> _What is asked_
Your task is to copy every record exactly.

━━━━━━━━━━━━━━━━━━━━

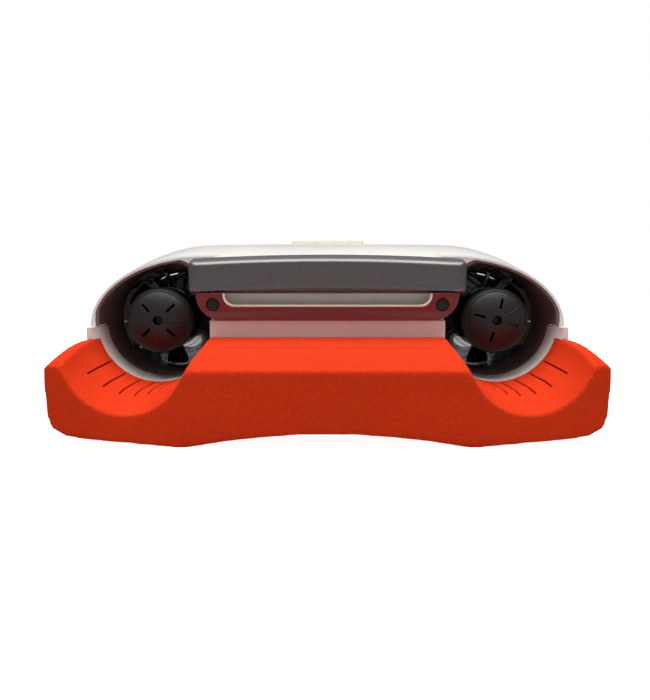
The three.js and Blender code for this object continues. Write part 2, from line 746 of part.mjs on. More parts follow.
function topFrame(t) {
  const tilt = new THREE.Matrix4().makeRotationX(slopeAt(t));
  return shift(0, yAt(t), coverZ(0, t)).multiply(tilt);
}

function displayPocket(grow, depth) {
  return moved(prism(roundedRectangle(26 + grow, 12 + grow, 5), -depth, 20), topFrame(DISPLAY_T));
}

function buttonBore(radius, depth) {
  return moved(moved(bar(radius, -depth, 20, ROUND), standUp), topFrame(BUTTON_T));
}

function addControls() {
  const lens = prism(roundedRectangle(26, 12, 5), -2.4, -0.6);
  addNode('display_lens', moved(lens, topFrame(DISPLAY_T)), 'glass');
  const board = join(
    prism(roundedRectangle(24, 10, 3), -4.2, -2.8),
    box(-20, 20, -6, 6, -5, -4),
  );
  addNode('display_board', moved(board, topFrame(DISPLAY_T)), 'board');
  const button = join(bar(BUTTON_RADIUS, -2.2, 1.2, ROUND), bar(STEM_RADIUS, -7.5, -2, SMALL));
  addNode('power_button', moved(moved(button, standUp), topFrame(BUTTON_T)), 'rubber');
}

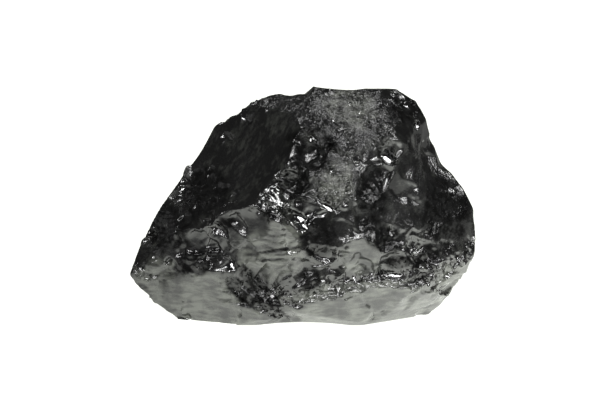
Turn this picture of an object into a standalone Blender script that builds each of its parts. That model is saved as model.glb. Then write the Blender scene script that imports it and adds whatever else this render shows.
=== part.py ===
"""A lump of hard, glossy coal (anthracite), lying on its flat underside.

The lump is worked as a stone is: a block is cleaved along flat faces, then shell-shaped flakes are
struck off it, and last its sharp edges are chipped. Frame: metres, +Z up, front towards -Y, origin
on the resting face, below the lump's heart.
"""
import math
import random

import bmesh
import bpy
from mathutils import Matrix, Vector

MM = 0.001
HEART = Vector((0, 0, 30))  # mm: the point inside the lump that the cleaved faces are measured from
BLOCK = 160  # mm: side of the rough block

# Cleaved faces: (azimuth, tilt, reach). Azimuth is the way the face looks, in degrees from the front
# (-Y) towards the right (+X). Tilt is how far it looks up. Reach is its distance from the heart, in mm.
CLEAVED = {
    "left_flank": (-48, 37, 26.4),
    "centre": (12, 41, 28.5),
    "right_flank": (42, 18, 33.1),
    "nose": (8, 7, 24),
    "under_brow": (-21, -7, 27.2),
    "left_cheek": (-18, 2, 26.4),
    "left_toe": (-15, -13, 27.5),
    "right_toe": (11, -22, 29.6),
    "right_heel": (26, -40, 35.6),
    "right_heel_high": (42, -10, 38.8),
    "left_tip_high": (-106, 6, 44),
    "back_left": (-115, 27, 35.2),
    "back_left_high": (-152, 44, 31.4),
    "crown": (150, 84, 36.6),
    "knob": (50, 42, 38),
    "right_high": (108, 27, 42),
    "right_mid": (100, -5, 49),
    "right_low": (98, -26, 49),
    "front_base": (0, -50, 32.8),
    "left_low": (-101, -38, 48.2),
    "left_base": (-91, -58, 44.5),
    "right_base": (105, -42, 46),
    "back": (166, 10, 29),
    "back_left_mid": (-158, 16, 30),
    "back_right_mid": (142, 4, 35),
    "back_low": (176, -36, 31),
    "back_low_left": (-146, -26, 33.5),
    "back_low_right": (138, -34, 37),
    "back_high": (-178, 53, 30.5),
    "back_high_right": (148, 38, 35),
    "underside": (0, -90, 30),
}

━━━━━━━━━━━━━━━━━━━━

> _Task result_
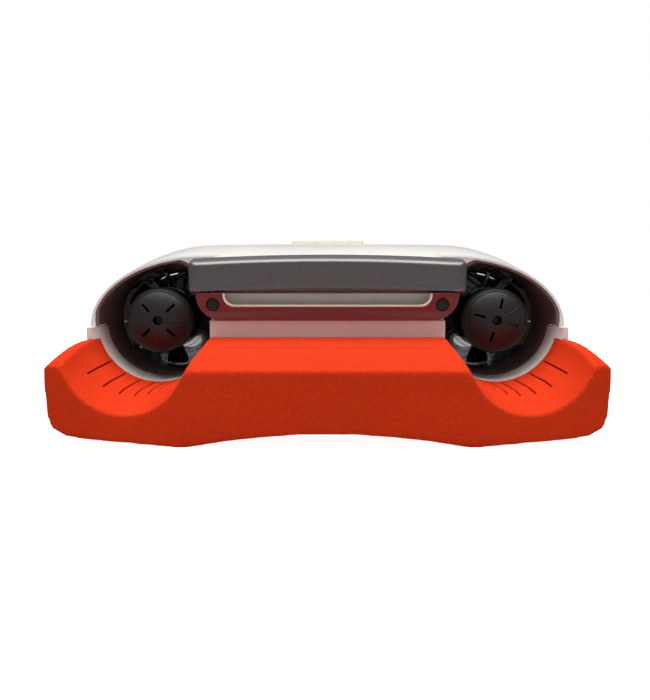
The three.js and Blender code for this object continues. Write part 2, from line 746 of part.mjs on. More parts follow.
function topFrame(t) {
  const tilt = new THREE.Matrix4().makeRotationX(slopeAt(t));
  return shift(0, yAt(t), coverZ(0, t)).multiply(tilt);
}

function displayPocket(grow, depth) {
  return moved(prism(roundedRectangle(26 + grow, 12 + grow, 5), -depth, 20), topFrame(DISPLAY_T));
}

function buttonBore(radius, depth) {
  return moved(moved(bar(radius, -depth, 20, ROUND), standUp), topFrame(BUTTON_T));
}

function addControls() {
  const lens = prism(roundedRectangle(26, 12, 5), -2.4, -0.6);
  addNode('display_lens', moved(lens, topFrame(DISPLAY_T)), 'glass');
  const board = join(
    prism(roundedRectangle(24, 10, 3), -4.2, -2.8),
    box(-20, 20, -6, 6, -5, -4),
  );
  addNode('display_board', moved(board, topFrame(DISPLAY_T)), 'board');
  const button = join(bar(BUTTON_RADIUS, -2.2, 1.2, ROUND), bar(STEM_RADIUS, -7.5, -2, SMALL));
  addNode('power_button', moved(moved(button, standUp), topFrame(BUTTON_T)), 'rubber');
}

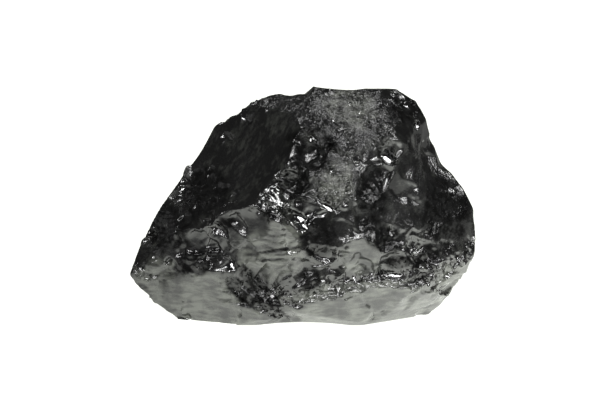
Turn this picture of an object into a standalone Blender script that builds each of its parts. That model is saved as model.glb. Then write the Blender scene script that imports it and adds whatever else this render shows.
=== part.py ===
"""A lump of hard, glossy coal (anthracite), lying on its flat underside.

The lump is worked as a stone is: a block is cleaved along flat faces, then shell-shaped flakes are
struck off it, and last its sharp edges are chipped. Frame: metres, +Z up, front towards -Y, origin
on the resting face, below the lump's heart.
"""
import math
import random

import bmesh
import bpy
from mathutils import Matrix, Vector

MM = 0.001
HEART = Vector((0, 0, 30))  # mm: the point inside the lump that the cleaved faces are measured from
BLOCK = 160  # mm: side of the rough block

# Cleaved faces: (azimuth, tilt, reach). Azimuth is the way the face looks, in degrees from the front
# (-Y) towards the right (+X). Tilt is how far it looks up. Reach is its distance from the heart, in mm.
CLEAVED = {
    "left_flank": (-48, 37, 26.4),
    "centre": (12, 41, 28.5),
    "right_flank": (42, 18, 33.1),
    "nose": (8, 7, 24),
    "under_brow": (-21, -7, 27.2),
    "left_cheek": (-18, 2, 26.4),
    "left_toe": (-15, -13, 27.5),
    "right_toe": (11, -22, 29.6),
    "right_heel": (26, -40, 35.6),
    "right_heel_high": (42, -10, 38.8),
    "left_tip_high": (-106, 6, 44),
    "back_left": (-115, 27, 35.2),
    "back_left_high": (-152, 44, 31.4),
    "crown": (150, 84, 36.6),
    "knob": (50, 42, 38),
    "right_high": (108, 27, 42),
    "right_mid": (100, -5, 49),
    "right_low": (98, -26, 49),
    "front_base": (0, -50, 32.8),
    "left_low": (-101, -38, 48.2),
    "left_base": (-91, -58, 44.5),
    "right_base": (105, -42, 46),
    "back": (166, 10, 29),
    "back_left_mid": (-158, 16, 30),
    "back_right_mid": (142, 4, 35),
    "back_low": (176, -36, 31),
    "back_low_left": (-146, -26, 33.5),
    "back_low_right": (138, -34, 37),
    "back_high": (-178, 53, 30.5),
    "back_high_right": (148, 38, 35),
    "underside": (0, -90, 30),
}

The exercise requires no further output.